Reproduce only the lines of the material below that start at the line containing "pieces = [thing for thing in doc.Objects" and stop at the line containing "for node in". Keep both end lines.

— BEGIN —

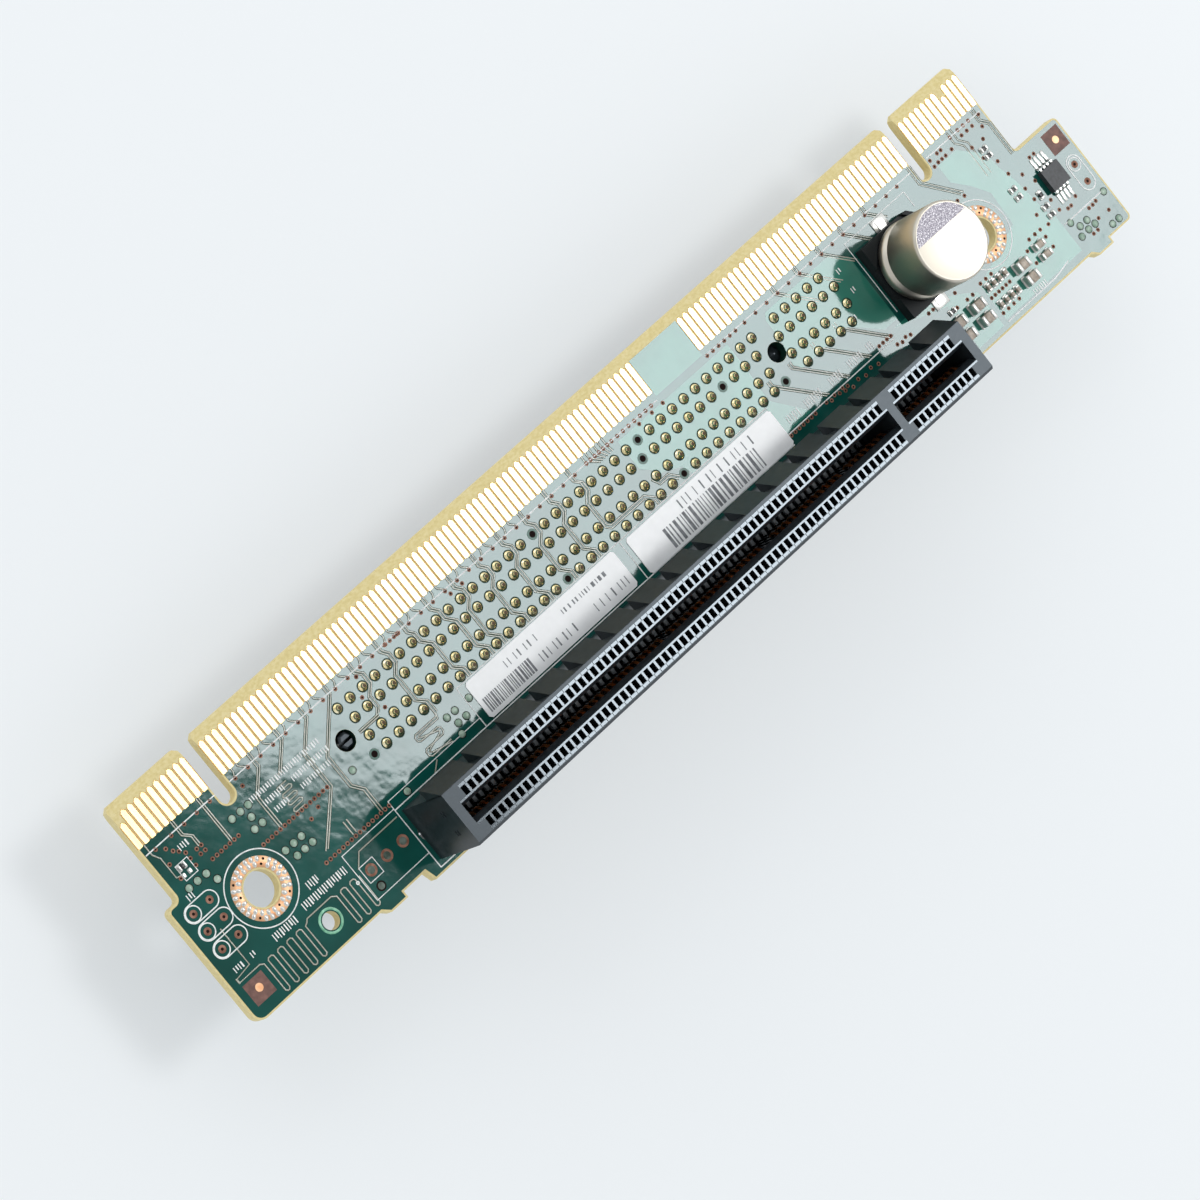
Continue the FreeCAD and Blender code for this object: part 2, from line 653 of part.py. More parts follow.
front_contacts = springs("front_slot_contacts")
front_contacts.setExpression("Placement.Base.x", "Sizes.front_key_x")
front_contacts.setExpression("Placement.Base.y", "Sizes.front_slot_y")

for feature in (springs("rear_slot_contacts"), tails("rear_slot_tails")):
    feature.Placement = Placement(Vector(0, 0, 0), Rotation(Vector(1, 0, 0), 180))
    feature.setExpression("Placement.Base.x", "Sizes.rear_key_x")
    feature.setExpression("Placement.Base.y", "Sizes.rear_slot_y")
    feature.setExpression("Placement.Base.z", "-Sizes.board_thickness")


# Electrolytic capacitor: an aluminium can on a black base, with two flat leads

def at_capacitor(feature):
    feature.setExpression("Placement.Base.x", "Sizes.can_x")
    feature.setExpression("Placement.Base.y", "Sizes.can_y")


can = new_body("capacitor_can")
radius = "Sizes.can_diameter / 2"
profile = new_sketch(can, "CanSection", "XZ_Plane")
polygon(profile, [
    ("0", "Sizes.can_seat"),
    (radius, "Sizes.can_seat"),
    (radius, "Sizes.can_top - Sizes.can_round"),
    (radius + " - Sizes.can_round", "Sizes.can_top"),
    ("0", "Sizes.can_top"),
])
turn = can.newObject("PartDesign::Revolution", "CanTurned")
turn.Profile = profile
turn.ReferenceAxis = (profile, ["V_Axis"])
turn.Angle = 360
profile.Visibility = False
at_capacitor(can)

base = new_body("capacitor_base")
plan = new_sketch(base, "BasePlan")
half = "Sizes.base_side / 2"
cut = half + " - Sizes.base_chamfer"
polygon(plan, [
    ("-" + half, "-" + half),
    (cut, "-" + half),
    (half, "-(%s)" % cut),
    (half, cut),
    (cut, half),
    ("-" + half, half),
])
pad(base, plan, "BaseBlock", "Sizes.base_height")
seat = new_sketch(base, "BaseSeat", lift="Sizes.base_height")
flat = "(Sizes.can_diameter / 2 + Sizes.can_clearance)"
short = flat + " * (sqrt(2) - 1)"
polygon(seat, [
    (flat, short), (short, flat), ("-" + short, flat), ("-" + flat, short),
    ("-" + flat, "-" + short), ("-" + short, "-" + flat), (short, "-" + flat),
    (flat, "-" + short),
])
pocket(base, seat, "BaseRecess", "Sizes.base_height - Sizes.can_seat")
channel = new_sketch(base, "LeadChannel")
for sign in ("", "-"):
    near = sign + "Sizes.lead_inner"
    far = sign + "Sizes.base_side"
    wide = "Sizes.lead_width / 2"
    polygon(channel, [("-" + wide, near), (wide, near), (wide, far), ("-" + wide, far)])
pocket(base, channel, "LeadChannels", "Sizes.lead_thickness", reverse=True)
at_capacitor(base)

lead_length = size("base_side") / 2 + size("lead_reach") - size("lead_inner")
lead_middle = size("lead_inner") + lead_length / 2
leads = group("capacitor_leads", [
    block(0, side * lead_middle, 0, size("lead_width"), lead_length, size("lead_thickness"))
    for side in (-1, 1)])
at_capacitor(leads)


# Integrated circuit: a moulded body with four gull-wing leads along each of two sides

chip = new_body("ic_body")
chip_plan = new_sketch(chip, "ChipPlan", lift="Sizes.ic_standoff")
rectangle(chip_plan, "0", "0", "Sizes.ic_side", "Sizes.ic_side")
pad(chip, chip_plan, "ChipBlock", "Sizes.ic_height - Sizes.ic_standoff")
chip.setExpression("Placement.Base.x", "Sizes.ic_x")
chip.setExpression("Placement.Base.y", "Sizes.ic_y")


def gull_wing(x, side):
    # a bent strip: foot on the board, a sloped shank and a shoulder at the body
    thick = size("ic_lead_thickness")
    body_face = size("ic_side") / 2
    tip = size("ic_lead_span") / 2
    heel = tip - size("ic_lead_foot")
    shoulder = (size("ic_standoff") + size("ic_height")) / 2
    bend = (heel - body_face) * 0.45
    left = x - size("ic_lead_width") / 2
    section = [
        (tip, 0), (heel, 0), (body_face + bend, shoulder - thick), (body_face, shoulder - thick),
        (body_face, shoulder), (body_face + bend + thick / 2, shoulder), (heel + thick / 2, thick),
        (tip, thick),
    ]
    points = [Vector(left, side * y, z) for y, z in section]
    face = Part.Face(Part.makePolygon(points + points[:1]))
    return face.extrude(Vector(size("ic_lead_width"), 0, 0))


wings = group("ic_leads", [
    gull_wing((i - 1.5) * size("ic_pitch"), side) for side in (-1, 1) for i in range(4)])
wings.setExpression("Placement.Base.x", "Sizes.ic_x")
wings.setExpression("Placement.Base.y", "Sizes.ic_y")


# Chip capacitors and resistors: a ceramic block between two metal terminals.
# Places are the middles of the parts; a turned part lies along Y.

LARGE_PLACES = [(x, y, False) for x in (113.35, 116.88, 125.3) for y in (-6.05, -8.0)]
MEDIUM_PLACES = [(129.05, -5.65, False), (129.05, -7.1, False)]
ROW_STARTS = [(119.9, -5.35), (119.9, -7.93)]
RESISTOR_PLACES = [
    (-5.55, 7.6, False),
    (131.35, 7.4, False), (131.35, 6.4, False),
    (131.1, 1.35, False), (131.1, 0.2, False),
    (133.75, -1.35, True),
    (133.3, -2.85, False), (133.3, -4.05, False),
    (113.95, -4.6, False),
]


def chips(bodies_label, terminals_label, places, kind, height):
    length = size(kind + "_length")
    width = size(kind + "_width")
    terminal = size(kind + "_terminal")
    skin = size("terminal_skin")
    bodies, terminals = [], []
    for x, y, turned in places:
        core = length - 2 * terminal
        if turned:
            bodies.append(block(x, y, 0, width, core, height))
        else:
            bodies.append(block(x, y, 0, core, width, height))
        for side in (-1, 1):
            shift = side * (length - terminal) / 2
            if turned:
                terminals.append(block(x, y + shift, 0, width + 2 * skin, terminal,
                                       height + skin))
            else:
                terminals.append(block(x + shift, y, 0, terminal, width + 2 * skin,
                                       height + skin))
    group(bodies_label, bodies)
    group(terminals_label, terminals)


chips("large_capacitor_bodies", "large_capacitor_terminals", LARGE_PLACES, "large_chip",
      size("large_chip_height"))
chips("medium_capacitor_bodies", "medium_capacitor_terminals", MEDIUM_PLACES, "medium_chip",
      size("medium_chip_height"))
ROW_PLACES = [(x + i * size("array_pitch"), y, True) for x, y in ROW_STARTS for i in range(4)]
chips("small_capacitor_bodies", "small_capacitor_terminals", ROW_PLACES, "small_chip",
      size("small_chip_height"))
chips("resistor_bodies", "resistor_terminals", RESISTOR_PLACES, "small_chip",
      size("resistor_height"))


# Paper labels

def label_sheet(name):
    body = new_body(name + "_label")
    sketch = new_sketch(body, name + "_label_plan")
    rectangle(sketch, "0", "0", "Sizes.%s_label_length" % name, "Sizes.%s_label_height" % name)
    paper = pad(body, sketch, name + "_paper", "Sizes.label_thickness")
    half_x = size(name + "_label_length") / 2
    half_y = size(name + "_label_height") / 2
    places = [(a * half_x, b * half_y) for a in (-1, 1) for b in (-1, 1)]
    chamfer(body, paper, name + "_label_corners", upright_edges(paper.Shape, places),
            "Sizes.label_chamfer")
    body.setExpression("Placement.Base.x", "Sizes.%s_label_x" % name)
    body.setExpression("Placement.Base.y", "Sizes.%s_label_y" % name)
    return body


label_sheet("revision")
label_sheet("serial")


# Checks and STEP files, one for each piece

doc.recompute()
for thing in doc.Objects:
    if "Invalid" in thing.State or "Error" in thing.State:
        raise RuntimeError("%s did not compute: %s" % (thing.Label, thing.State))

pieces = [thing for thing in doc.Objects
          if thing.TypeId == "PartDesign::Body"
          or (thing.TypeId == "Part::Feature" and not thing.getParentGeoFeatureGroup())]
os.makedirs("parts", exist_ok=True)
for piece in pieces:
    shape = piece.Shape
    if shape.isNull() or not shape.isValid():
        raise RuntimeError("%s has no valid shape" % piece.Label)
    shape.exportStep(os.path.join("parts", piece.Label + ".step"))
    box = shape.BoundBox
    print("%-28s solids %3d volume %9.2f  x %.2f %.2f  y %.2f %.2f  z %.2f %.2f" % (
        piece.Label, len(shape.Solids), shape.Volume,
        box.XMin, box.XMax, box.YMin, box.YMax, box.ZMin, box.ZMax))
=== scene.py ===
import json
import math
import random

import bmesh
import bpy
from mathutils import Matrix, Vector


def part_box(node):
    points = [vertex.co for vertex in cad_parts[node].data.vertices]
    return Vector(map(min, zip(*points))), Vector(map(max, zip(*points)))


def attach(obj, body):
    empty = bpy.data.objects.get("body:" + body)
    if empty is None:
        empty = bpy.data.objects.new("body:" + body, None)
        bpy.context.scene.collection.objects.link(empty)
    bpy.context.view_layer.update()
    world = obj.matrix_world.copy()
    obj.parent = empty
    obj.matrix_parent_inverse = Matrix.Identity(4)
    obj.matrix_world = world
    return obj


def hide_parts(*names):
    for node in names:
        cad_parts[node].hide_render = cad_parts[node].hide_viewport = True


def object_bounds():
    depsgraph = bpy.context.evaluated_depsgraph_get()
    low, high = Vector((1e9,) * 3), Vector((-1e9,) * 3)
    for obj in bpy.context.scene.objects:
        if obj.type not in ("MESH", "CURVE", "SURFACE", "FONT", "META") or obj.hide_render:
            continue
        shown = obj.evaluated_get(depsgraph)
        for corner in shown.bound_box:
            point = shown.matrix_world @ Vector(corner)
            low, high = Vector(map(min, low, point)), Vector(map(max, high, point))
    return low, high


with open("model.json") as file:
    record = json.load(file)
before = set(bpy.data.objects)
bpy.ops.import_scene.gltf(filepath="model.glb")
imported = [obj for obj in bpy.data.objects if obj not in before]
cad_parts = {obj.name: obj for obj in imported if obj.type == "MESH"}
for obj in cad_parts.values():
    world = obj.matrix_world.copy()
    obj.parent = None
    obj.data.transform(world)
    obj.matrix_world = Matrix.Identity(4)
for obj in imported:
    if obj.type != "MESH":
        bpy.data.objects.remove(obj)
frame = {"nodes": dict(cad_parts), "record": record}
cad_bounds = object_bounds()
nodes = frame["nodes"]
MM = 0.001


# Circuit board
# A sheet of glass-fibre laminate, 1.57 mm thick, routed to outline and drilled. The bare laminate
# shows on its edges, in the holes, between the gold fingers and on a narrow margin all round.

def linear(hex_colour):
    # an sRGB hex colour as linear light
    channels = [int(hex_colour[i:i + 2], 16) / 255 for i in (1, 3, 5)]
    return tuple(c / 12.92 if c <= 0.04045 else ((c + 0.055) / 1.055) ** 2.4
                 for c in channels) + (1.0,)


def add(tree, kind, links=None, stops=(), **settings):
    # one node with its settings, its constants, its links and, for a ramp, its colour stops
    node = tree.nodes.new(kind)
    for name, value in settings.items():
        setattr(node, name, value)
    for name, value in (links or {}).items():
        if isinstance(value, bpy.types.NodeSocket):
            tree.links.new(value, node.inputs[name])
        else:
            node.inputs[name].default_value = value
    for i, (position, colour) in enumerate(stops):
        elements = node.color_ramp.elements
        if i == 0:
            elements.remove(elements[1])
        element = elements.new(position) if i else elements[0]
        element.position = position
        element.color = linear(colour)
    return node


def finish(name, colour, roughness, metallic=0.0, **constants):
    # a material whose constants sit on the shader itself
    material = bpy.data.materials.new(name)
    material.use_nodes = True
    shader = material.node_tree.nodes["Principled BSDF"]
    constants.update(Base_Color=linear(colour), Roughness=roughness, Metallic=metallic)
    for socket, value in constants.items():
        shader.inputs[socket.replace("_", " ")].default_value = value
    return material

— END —

THE SOLUTION ▸
pieces = [thing for thing in doc.Objects
          if thing.TypeId == "PartDesign::Body"
          or (thing.TypeId == "Part::Feature" and not thing.getParentGeoFeatureGroup())]
os.makedirs("parts", exist_ok=True)
for piece in pieces:
    shape = piece.Shape
    if shape.isNull() or not shape.isValid():
        raise RuntimeError("%s has no valid shape" % piece.Label)
    shape.exportStep(os.path.join("parts", piece.Label + ".step"))
    box = shape.BoundBox
    print("%-28s solids %3d volume %9.2f  x %.2f %.2f  y %.2f %.2f  z %.2f %.2f" % (
        piece.Label, len(shape.Solids), shape.Volume,
        box.XMin, box.XMax, box.YMin, box.YMax, box.ZMin, box.ZMax))
=== scene.py ===
import json
import math
import random

import bmesh
import bpy
from mathutils import Matrix, Vector


def part_box(node):
    points = [vertex.co for vertex in cad_parts[node].data.vertices]
    return Vector(map(min, zip(*points))), Vector(map(max, zip(*points)))


def attach(obj, body):
    empty = bpy.data.objects.get("body:" + body)
    if empty is None:
        empty = bpy.data.objects.new("body:" + body, None)
        bpy.context.scene.collection.objects.link(empty)
    bpy.context.view_layer.update()
    world = obj.matrix_world.copy()
    obj.parent = empty
    obj.matrix_parent_inverse = Matrix.Identity(4)
    obj.matrix_world = world
    return obj


def hide_parts(*names):
    for node in names:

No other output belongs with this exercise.